- Schluessel, S et al. Hypogonadism is frequent in very old men with multimorbidity and is associated with anemia and sarcopenia. Z Gerontol Geriat 57, 43–49 (2024). https://doi.org/10.1007/s00391-023-02235-7
Mit dem Alter lassen naturgemäß zahlreiche Körperfunktionen nach, darunter auch das endokrine System. Vor allem bei sehr alten, multimorbiden Menschen ist ein Hypogonadismus häufig.
Testosteron spielt nicht nur für die männliche Sexualfunktion eine wichtige Rolle, sondern fördert auch den Muskelaufbau, die Knochenmineralisierung und die Erythropoese. Bekannt ist außerdem, dass es einen Zusammenhang zwischen Hypogonadismus und einer hohen Sterblichkeitsrate bei geriatrischen Patienten gibt.
Wie genau sich das Hormondefizit klinisch manifestiert, hat ein Forscherteam von der LMU München untersucht. Für ihre Querschnittsstudie rekrutierten sie 167 Männer im Alter von 65–96 Jahren (Mittelwert 81 ± 7 Jahre) aus einer Akutgeriatrie, die durchschnittlich 8 verschiedene Krankheiten aufwiesen und 11 Medikamente erhielten. Die Wissenschaftler interessierte vor allem der Zusammenhang von Hypogonadismus und Sarkopenie, Osteoporose sowie Anämie. Dazu bestimmten sie u. a. die Körperzusammensetzung, die Knochendichte, die Handkraft und verschiedene Laborwerte.
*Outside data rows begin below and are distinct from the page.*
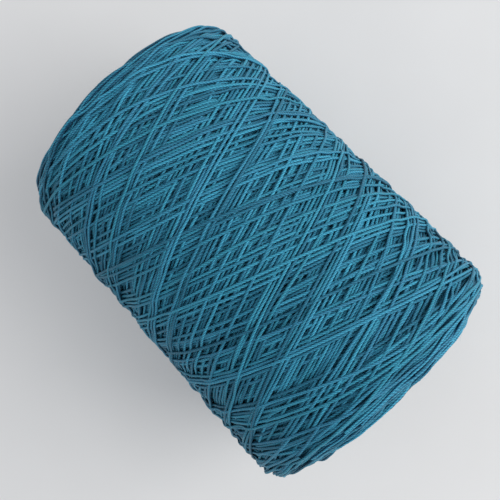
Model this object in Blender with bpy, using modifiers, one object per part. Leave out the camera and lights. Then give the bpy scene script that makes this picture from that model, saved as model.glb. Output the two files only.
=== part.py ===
"""A cone of yarn lying on its side: a paper cone, the yarn wound on it and its transfer tail.

Units are metres, +Z is up and +X points to the cone's nose. Each piece is turned upright about
its own Z axis, with the base edge of the paper cone at Z = 0, and one empty lays them down
together, so that the underside of the winding, which tapers like the cone, rests level on the
ground.
"""

import math

import bmesh
import bpy

# ---- driving dimensions ----------------------------------------------------------------------

HALF_ANGLE = math.radians(2.0)   # taper of the paper cone, and of what is wound on it

WIND_LENGTH = 0.1555             # wound length: one stroke of the thread guide, and its spread
WIND_BASE_RADIUS = 0.0605        # full package at its large end
WIND_SHOULDER_RADIUS = 0.009     # rounded edge between the side and an end
WIND_END_BULGE = 0.003           # how far the middle of an end swells
REST_FLAT_DEPTH = 0.0005         # how far the soft yarn is pressed flat underneath

CONE_BASE_RADIUS = 0.031         # outside of the paper cone at its base edge
CONE_WALL = 0.002
CONE_NOSE_SHOW = 0.0097          # bare paper beyond the winding at the nose
NOSE_LIP = 0.003                 # how far the rolled nose turns into the bore
NOSE_EDGE_RADIUS = 0.0012        # inner edge of the rolled nose

YARN_DIAMETER = 0.0012
TAIL_TURNS = 2                   # turns of the transfer tail round the base
TAIL_TURN_GAP = 0.0001           # between those turns
TAIL_EDGE_MARGIN = 0.0005        # from the base edge to the first turn
TAIL_CLEARANCE = 0.0005          # from the last turn to the winding
TAIL_BEND_RADIUS = 0.0014        # where the tail turns through the notch
TAIL_TUCK = 0.006                # end of the tail that lies inside the bore
NOTCH_CLEARANCE = 0.0008         # round the tail, where it goes through the base edge
NOTCH_ANGLE = math.radians(105.0)  # round the axis, from the side the cone lies on

SEAT_GAP = 0.0003                # kept between pieces that touch

TURN_STEPS = 64                  # facets round a turned piece
ARC_STEPS = 5                    # facets along a rounded edge
FACE_STEPS = 5                   # facets across an end of the winding
TAIL_STEPS = 40                  # straight runs in one turn of the tail
MERGE_DISTANCE = 0.00001

# ---- sizes that follow -----------------------------------------------------------------------

SLOPE = math.tan(HALF_ANGLE)
TAIL_PITCH = YARN_DIAMETER + TAIL_TURN_GAP
TAIL_START = TAIL_EDGE_MARGIN + YARN_DIAMETER / 2    # height of the first turn's centre line
TAIL_TOP = TAIL_START + TAIL_TURNS * TAIL_PITCH + YARN_DIAMETER / 2
WIND_BOTTOM = TAIL_TOP + TAIL_CLEARANCE              # bare paper is left for the tail
WIND_TOP = WIND_BOTTOM + WIND_LENGTH
CONE_LENGTH = WIND_TOP + CONE_NOSE_SHOW
FACE_FOOT_WIDTH = YARN_DIAMETER + 2 * SEAT_GAP
NOTCH_WIDTH = YARN_DIAMETER + 2 * NOTCH_CLEARANCE
NOTCH_DEPTH = TAIL_START + YARN_DIAMETER / 2 + NOTCH_CLEARANCE
SLANT_WALL = CONE_WALL / math.cos(HALF_ANGLE)        # the wall, measured square to the axis
SLANT_GAP = SEAT_GAP / math.cos(HALF_ANGLE)


def cone_radius(z):
    """Outside radius of the paper cone at height z."""
    return CONE_BASE_RADIUS - z * SLOPE


def winding_radius(z):
    """Outside radius of the winding at height z, leaving out its rounded shoulders."""
    return WIND_BASE_RADIUS - (z - WIND_BOTTOM) * SLOPE


def edge_centre(side_radius, z, edge_radius):
    """Centre (radius, height) of a rounded edge at height z that is tangent to a tapered side."""
    return side_radius(z) - edge_radius / math.cos(HALF_ANGLE), z


def arc(centre, radius, start, end):
    """Points on an arc in the (radius, height) plane, from one angle to another."""
    angles = [start + (end - start) * i / ARC_STEPS for i in range(ARC_STEPS + 1)]
    return [(centre[0] + radius * math.cos(a), centre[1] + radius * math.sin(a)) for a in angles]


# ---- the scene -------------------------------------------------------------------------------

for old in list(bpy.data.objects):
    bpy.data.objects.remove(old, do_unlink=True)

PARTS = bpy.data.collections.new("yarn_cone")
CUTTERS = bpy.data.collections.new("cutters")
for collection in (PARTS, CUTTERS):
    bpy.context.scene.collection.children.link(collection)


def material(name, color, roughness):
    made = bpy.data.materials.new(name)
    made.use_nodes = True
    shader = made.node_tree.nodes["Principled BSDF"]
    shader.inputs["Base Color"].default_value = (*color, 1.0)
    shader.inputs["Roughness"].default_value = roughness
    shader.inputs["Metallic"].default_value = 0.0
    return made


def turned(name, outline, finish):
    """A solid of revolution about Z from a closed outline, which starts at the top of its outer
    side and runs down it."""
    mesh = bpy.data.meshes.new(name)
    bm = bmesh.new()
    points = [bm.verts.new((radius, 0.0, z)) for radius, z in outline]
    for i, point in enumerate(points):
        bm.edges.new((point, points[(i + 1) % len(points)]))
    bm.to_mesh(mesh)
    bm.free()
    piece = bpy.data.objects.new(name, mesh)
    PARTS.objects.link(piece)
    piece.data.materials.append(finish)
    screw = piece.modifiers.new("turn", "SCREW")
    screw.axis = "Z"
    screw.steps = TURN_STEPS
    screw.render_steps = TURN_STEPS
    screw.use_merge_vertices = True
    screw.merge_threshold = MERGE_DISTANCE
    screw.use_smooth_shade = True
    return piece


def box_cutter(name, size):
    """A box about its own origin, which only cuts."""
    mesh = bpy.data.meshes.new(name)
    bm = bmesh.new()
    bmesh.ops.create_cube(bm, size=1.0)
    bmesh.ops.scale(bm, vec=size, verts=bm.verts)
    bm.to_mesh(mesh)
    bm.free()
    cutter = bpy.data.objects.new(name, mesh)
    CUTTERS.objects.link(cutter)
    cutter.hide_render = True
    cutter.display_type = "WIRE"
    return cutter


def cut(piece, cutter):
    boolean = piece.modifiers.new(cutter.name, "BOOLEAN")
    boolean.operation = "DIFFERENCE"
    boolean.solver = "EXACT"
    boolean.object = cutter


# ---- sub-parts -------------------------------------------------------------------------------

def make_paper_cone(finish):
    """Thin paper wall, plain at the base edge and rolled inwards to a smooth lip at the nose."""
    outer = edge_centre(cone_radius, CONE_LENGTH - CONE_WALL, CONE_WALL)
    lip_radius = cone_radius(CONE_LENGTH) - SLANT_WALL - NOSE_LIP
    lip = (lip_radius + NOSE_EDGE_RADIUS, CONE_LENGTH - NOSE_EDGE_RADIUS)
    lip_under = CONE_LENGTH - 2 * NOSE_EDGE_RADIUS
    outline = arc(outer, CONE_WALL, math.pi / 2, HALF_ANGLE)
    outline.append((cone_radius(0), 0))
    outline.append((cone_radius(0) - SLANT_WALL, 0))
    outline.append((cone_radius(lip_under) - SLANT_WALL, lip_under))
    outline += arc(lip, NOSE_EDGE_RADIUS, 1.5 * math.pi, 0.5 * math.pi)
    cone = turned("paper_cone", outline, finish)

    notch = box_cutter("tail_notch", (4 * CONE_WALL, NOTCH_WIDTH, 2 * NOTCH_DEPTH))
    middle = CONE_BASE_RADIUS - CONE_WALL / 2
    notch.location = (middle * math.cos(NOTCH_ANGLE), middle * math.sin(NOTCH_ANGLE), 0)
    notch.rotation_euler = (0, 0, NOTCH_ANGLE)
    cut(cone, notch)
    return cone, notch


def end_face(level, outward):
    """Points across an end of the winding, from its shoulder in to the cone. It swells most half
    way to its foot, and the foot is level, so that it clears the tail at the base."""
    rim = edge_centre(winding_radius, level - outward * WIND_SHOULDER_RADIUS,
                      WIND_SHOULDER_RADIUS)[0]
    hole = cone_radius(level) + SLANT_GAP
    foot = hole + FACE_FOOT_WIDTH
    shares = [i / FACE_STEPS for i in range(1, FACE_STEPS + 1)]
    swell = [(rim + (foot - rim) * t,
              level + outward * WIND_END_BULGE * math.sin(math.pi * t) ** 2) for t in shares]
    return swell + [(hole, level)]


def make_yarn_winding(finish):
    """The wound yarn as one soft body, with the flat that its weight presses into it."""
    upper = edge_centre(winding_radius, WIND_TOP - WIND_SHOULDER_RADIUS, WIND_SHOULDER_RADIUS)
    lower = edge_centre(winding_radius, WIND_BOTTOM + WIND_SHOULDER_RADIUS, WIND_SHOULDER_RADIUS)
    outline = arc(upper, WIND_SHOULDER_RADIUS, math.pi / 2, HALF_ANGLE)
    outline += arc(lower, WIND_SHOULDER_RADIUS, HALF_ANGLE, -math.pi / 2)
    outline += end_face(WIND_BOTTOM, -1)
    outline += reversed(end_face(WIND_TOP, 1))
    winding = turned("yarn_winding", outline, finish)

    ground = box_cutter("ground", (2 * WIND_LENGTH, 2 * WIND_BASE_RADIUS, WIND_BASE_RADIUS))
    ground.location = (0, 0, -WIND_BASE_RADIUS / 2)
    cut(winding, ground)
    return winding


def tail_radius(z):
    """Radius of a turn of the tail at height z, whose straight runs clear the paper."""
    return (cone_radius(z) + SLANT_GAP + YARN_DIAMETER / 2) / math.cos(math.pi / TAIL_STEPS)


def tail_route():
    """Centre line of the transfer tail: it lies inside the bore, bends out through the notch
    and then winds round the base of the cone."""
    inside = cone_radius(TAIL_START) - SLANT_WALL - SLANT_GAP - YARN_DIAMETER / 2
    outside = tail_radius(TAIL_START)
    bend = TAIL_BEND_RADIUS
    quarter = [math.pi / 2 * i / ARC_STEPS for i in range(ARC_STEPS + 1)]
    run = [(-TAIL_TUCK, inside), (-TAIL_TUCK / 2, inside)]
    run += [(bend * (math.sin(a) - 1), inside + bend * (1 - math.cos(a))) for a in quarter]
    run += [(bend * (1 - math.cos(a)), outside - bend * (1 - math.sin(a))) for a in quarter]
    route = [(s / CONE_BASE_RADIUS, radius, TAIL_START) for s, radius in run]

    start = route[-1][0]
    for i in range(1, TAIL_TURNS * TAIL_STEPS + 1):
        turns = i / TAIL_STEPS
        z = TAIL_START + TAIL_PITCH * turns
        route.append((start + 2 * math.pi * turns, tail_radius(z), z))
    return [(radius * math.cos(angle + NOTCH_ANGLE), radius * math.sin(angle + NOTCH_ANGLE), z)
            for angle, radius, z in route]


def make_transfer_tail(finish):
    """The first yarn on the cone: a few turns round its base, kept clear of the winding."""
    curve = bpy.data.curves.new("transfer_tail", "CURVE")
    curve.dimensions = "3D"
    curve.bevel_depth = YARN_DIAMETER / 2
    curve.bevel_resolution = 2
    curve.use_fill_caps = True
    route = tail_route()
    spline = curve.splines.new("POLY")
    spline.points.add(len(route) - 1)
    for point, place in zip(spline.points, route):
        point.co = (*place, 1.0)
    tail = bpy.data.objects.new("transfer_tail", curve)
    PARTS.objects.link(tail)
    tail.data.materials.append(finish)
    return tail


def lay_down(pieces):
    """Parent the pieces to an empty that tips the upright cone onto its side, nose to +X, and
    puts the middle of its box over the origin with the flat of the winding at Z = 0."""
    lying = bpy.data.objects.new("lying_cone", None)
    PARTS.objects.link(lying)
    radius, z = edge_centre(cone_radius, CONE_LENGTH - CONE_WALL, CONE_WALL)
    front = z * math.cos(HALF_ANGLE) + radius * math.sin(HALF_ANGLE) + CONE_WALL
    back = -CONE_BASE_RADIUS * math.sin(HALF_ANGLE)
    axis_height = winding_radius(0) * math.cos(HALF_ANGLE) - REST_FLAT_DEPTH
    lying.location = (-(front + back) / 2, 0, axis_height)
    lying.rotation_euler = (0, math.pi / 2 + HALF_ANGLE, 0)
    for piece in pieces:
        piece.parent = lying
    return lying


paper = material("paper", (0.50, 0.42, 0.32), 0.85)
yarn = material("yarn", (0.025, 0.135, 0.215), 0.9)

cone, notch = make_paper_cone(paper)
winding = make_yarn_winding(yarn)
tail = make_transfer_tail(yarn)
lay_down((cone, notch, winding, tail))
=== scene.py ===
"""Looks of the cross-wound yarn cone that lies on its side.

One length of yarn after another is laid on the package as a winding machine lays it, so every strand
rides over the ones below it. Lengths in the winding code are millimetres and angles are radians;
meshes, textures, lights and the camera are in metres.
"""

import collections
import math

import bmesh
import bpy
import numpy as np
from mathutils import Matrix, Vector


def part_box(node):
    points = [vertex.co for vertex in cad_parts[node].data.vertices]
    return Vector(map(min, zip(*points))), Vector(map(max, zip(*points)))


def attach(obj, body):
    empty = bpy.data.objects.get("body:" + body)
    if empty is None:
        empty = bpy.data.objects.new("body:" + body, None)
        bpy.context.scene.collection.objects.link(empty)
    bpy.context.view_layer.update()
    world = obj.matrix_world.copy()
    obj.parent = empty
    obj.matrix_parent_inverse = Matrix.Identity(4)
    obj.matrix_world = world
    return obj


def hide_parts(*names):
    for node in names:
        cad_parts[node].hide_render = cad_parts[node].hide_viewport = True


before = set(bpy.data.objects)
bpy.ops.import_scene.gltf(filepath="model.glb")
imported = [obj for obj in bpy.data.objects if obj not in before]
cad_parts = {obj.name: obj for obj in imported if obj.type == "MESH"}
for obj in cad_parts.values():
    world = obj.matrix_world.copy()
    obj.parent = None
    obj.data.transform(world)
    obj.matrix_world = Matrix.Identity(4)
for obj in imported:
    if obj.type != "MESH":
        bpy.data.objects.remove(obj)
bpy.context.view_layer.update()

MM = 0.001
TAU = 2 * math.pi
SEED = 23
rng = np.random.RandomState(SEED)

# The package, as in the CAD model (mm and radians).
HALF_ANGLE = math.radians(2.0)
SLOPE = math.tan(HALF_ANGLE)
WIND_BOTTOM = 4.8
WIND_TOP = 160.3
WIND_BASE_RADIUS = 60.5
SHOULDER = 9.0
END_BULGE = 3.6  # 0.6 more than in the CAD model, which hides the core's edge from the camera
CONE_BASE_RADIUS = 31.0
CONE_WALL = 2.0
CONE_LENGTH = 170.0
NOSE_LIP = 3.0
NOSE_EDGE_RADIUS = 1.2
SEAT_GAP = 0.3
TAIL_RADIUS = 0.6
TAIL_TURNS = 2
TAIL_START = 1.1
TAIL_PITCH = 1.3
TAIL_BEND = 1.4
TAIL_TUCK = 6.0
TAIL_FACET_RISE = 0.05  # half of what the CAD tail's corners stand out past its straight runs
NOTCH_ANGLE = math.radians(105.0)
NOTCH_WIDTH = 2.8
NOTCH_DEPTH = 2.5
SEAM_ANGLE = 3.9

# The yarn and its own map: along the strand, and round it within the band of its tone.
YARN_RADIUS = 0.585
SIDES = 6
SAMPLE_STEP = 1.8
TONES = 16
TILE_LENGTH = 12.8
BAND_INSET = 0.02

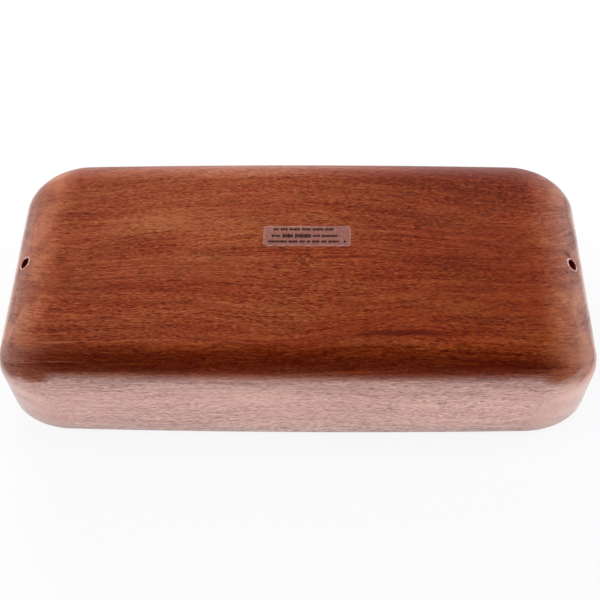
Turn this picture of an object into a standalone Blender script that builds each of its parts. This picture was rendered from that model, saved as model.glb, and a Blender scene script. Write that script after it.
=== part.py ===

Bei 62 Prozent der Studienteilnehmer (n = 104) bestand laborchemisch ein Hypogonadismus. Von ihnen zeigten insgesamt 83 Prozent (n = 86) entsprechende klinische Manifestationen:
Im Vergleich zu eugonodalen Patienten wiesen die hypogonadalen eine signifikant geringere Handgriffkraft (25 statt 28 kg) sowie niedrigere Hämoglobinwerte (Mittelwert 11,4 statt 12,2 g/dl) auf. Das relative Risiko einer Anämie in der hypogonadalen Gruppe betrug 2,4 im Vergleich zur eugonadalen Gruppe. Nicht signifikant hingegen waren die Unterschiede bei der Muskelmasse. Dies deckt sich laut den Autoren mit dem Phänomen, dass bei einer Sarkopenie die Muskelkraft und -funktion oft früher beeinträchtigt ist als die Muskelmasse. Ebenfalls nicht signifikant waren die Unterschiede in den T-Werten. Allerdings verweisen die Forscher auf placebokontrollierte Studien, die den Zusammenhang zwischen Testosteronspiegel und Knochendichte nahelegen. So konnte gezeigt werden, dass eine Hormonsubstitution messbare Auswirkungen auf die Mineralisation von Hüfte und Wirbelsäule hat.
Ob eine Testosteronbehandlung in Frage kommt, müsse nach individueller Risikoabwägung entschieden werden. Wichtig ist den Studienautoren vor allem, dafür zu sensibilisieren, welche Folgen ein Hormonmangel im Alter haben kann und bei entsprechenden klinischen Zeichen daran zu denken. Insbesondere eine chronische Anämie bei geriatrischen Patienten bleibt in 30 % der Fälle ätiologisch unklar. Hier könnte es sich lohnen, den Testosteronspiegel zu bestimmen.
Hypogonadismus und Testosteronmangel treten bei geriatrischen Patienten häufig auf und können sich klinisch vielfältig manifestieren. Wenn bei älteren Menschen eine Anämie, Sarkopenie oder Osteoporose diagnostiziert wird, sollten die Testosteronwerte erhoben werden. Mit einer gezielten Hormonsubstitution könnten sich weitere Folgeschäden vermeiden lassen.